Play highlights refugees’ plight
AFTER touring 17 countries, with a string of local and international awards, the Magnet Theatre’s longest-running production, Every Year, Every Day, I Am Walking, will return to the Baxter this season.
Created in September 2006, foreshadowing the first violent attacks on Somali nationals in the Western Cape, the play was born out of an intense empathy with and imagining of what it must be like to lose one’s home and to feel strange in another place.
Directed by Mark Fleishman and starring Jennie Reznek and Faniswa Yisa, this production celebrates the resilience of human beings and the healing power of the imagination.

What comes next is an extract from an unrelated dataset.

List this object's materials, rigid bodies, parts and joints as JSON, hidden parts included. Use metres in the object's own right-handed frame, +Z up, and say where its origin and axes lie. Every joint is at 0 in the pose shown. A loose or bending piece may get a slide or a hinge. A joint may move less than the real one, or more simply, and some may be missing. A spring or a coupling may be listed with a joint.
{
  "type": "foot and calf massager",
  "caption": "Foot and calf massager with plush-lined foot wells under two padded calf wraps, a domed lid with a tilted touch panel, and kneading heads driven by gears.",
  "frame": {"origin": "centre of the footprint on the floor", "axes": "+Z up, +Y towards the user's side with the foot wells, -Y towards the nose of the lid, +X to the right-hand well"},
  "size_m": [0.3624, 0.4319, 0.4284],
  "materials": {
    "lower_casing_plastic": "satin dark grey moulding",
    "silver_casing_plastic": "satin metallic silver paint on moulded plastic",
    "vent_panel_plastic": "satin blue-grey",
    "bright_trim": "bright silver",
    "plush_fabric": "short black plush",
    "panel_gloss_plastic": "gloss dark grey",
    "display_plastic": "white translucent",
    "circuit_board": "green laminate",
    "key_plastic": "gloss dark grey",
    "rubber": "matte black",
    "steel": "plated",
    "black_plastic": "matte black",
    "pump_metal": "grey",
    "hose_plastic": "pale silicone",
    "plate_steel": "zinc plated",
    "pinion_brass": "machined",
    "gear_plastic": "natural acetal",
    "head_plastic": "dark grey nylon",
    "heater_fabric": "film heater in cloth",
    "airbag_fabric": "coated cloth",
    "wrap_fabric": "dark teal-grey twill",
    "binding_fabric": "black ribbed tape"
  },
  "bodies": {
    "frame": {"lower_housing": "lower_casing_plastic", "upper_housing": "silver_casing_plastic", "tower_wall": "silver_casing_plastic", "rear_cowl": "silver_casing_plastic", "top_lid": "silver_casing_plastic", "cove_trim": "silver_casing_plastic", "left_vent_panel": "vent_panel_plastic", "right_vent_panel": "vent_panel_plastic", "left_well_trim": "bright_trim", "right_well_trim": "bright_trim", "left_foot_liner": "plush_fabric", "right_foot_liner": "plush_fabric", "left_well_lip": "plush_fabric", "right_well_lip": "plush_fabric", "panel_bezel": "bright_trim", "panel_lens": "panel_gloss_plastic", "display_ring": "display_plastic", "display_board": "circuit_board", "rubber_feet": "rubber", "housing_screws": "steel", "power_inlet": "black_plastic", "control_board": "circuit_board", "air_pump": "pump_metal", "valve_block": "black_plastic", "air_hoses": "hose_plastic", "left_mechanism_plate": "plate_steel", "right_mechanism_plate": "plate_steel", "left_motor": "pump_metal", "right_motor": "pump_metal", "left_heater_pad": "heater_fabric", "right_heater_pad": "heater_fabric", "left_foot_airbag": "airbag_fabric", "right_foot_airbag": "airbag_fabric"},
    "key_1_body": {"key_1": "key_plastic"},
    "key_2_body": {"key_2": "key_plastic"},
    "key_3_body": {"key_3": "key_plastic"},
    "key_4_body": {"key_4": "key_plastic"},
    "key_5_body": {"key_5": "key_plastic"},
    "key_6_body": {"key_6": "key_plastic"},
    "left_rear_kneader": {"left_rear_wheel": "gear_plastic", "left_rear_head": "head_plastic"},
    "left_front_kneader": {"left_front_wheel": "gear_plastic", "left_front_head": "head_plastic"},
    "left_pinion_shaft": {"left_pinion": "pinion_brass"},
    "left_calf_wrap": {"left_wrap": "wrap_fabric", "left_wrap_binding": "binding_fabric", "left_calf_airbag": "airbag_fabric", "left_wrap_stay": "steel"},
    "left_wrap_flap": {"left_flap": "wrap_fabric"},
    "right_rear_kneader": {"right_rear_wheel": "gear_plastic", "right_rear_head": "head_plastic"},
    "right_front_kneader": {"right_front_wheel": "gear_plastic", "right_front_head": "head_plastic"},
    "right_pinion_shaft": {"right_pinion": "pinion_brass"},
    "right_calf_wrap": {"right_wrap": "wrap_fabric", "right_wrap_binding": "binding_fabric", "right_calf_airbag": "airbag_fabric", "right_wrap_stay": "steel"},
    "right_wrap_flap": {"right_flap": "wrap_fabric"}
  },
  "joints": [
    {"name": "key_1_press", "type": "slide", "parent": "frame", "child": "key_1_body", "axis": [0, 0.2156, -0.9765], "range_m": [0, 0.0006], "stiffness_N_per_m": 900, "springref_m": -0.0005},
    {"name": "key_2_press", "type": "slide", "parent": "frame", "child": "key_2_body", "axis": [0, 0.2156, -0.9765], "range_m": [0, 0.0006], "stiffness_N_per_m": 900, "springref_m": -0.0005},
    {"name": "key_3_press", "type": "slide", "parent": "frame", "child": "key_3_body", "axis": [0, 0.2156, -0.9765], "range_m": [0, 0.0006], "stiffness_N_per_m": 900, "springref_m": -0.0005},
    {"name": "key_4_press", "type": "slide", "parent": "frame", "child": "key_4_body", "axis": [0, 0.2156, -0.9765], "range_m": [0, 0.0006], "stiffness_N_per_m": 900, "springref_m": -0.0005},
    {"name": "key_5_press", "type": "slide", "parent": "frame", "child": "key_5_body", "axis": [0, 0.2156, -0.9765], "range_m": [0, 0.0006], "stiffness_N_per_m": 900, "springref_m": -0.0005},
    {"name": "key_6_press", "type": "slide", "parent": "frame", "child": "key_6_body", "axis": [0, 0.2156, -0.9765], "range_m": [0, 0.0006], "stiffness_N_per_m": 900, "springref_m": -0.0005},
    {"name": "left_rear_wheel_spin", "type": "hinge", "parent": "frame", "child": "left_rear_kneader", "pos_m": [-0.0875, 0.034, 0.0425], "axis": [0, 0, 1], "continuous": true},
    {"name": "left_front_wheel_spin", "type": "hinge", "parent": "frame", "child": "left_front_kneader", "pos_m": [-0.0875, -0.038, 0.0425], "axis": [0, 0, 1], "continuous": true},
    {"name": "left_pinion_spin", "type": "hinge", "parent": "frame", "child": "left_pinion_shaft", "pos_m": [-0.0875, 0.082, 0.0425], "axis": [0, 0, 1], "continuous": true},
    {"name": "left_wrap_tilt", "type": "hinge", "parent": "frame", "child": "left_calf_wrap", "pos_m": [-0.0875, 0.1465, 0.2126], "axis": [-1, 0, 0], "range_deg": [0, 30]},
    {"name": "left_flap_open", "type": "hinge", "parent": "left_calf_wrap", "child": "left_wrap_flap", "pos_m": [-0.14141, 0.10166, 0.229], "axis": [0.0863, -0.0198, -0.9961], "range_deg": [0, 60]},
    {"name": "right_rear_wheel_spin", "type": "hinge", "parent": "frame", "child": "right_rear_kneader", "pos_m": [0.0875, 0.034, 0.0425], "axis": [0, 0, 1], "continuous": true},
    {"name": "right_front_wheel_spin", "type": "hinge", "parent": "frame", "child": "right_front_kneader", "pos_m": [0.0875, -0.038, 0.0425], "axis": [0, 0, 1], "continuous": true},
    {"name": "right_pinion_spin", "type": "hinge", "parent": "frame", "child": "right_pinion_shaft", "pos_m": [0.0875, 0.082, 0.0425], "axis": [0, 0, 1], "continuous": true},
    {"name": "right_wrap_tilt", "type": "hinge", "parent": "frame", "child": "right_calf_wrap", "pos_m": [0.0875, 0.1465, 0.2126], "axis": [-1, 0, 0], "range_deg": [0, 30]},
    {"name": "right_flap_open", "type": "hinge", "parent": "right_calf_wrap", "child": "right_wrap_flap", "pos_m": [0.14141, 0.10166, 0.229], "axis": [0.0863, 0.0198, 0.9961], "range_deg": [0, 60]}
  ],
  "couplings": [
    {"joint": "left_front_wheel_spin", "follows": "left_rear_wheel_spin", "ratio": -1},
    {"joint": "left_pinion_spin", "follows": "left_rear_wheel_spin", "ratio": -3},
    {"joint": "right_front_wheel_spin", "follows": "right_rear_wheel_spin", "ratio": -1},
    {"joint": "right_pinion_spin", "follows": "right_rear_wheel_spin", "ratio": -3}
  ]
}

It traces the story of a young refugee woman in Africa who loses her family and home, and is forced to journey to a new place through many dangers and uncertainties.
“In 2006 the situation for refugees and asylum seekers in this country was difficult, frustrating and painful. With this work, we wanted to respond with a strong sense of the possibility of healing and renewal.
“It was created long before forced migration grew to become the theme of our age and is now, with more than 250 million migrants globally, more relevant than ever,” said Reznek.
Yisa and Reznek first performed together under Fleishman’s direction in 2004 in Fire-Raisers. Since then, they have created celebrated productions like Voices Made Night; Cargo; Every Year, Every Day, I Am Walking and Autopsy.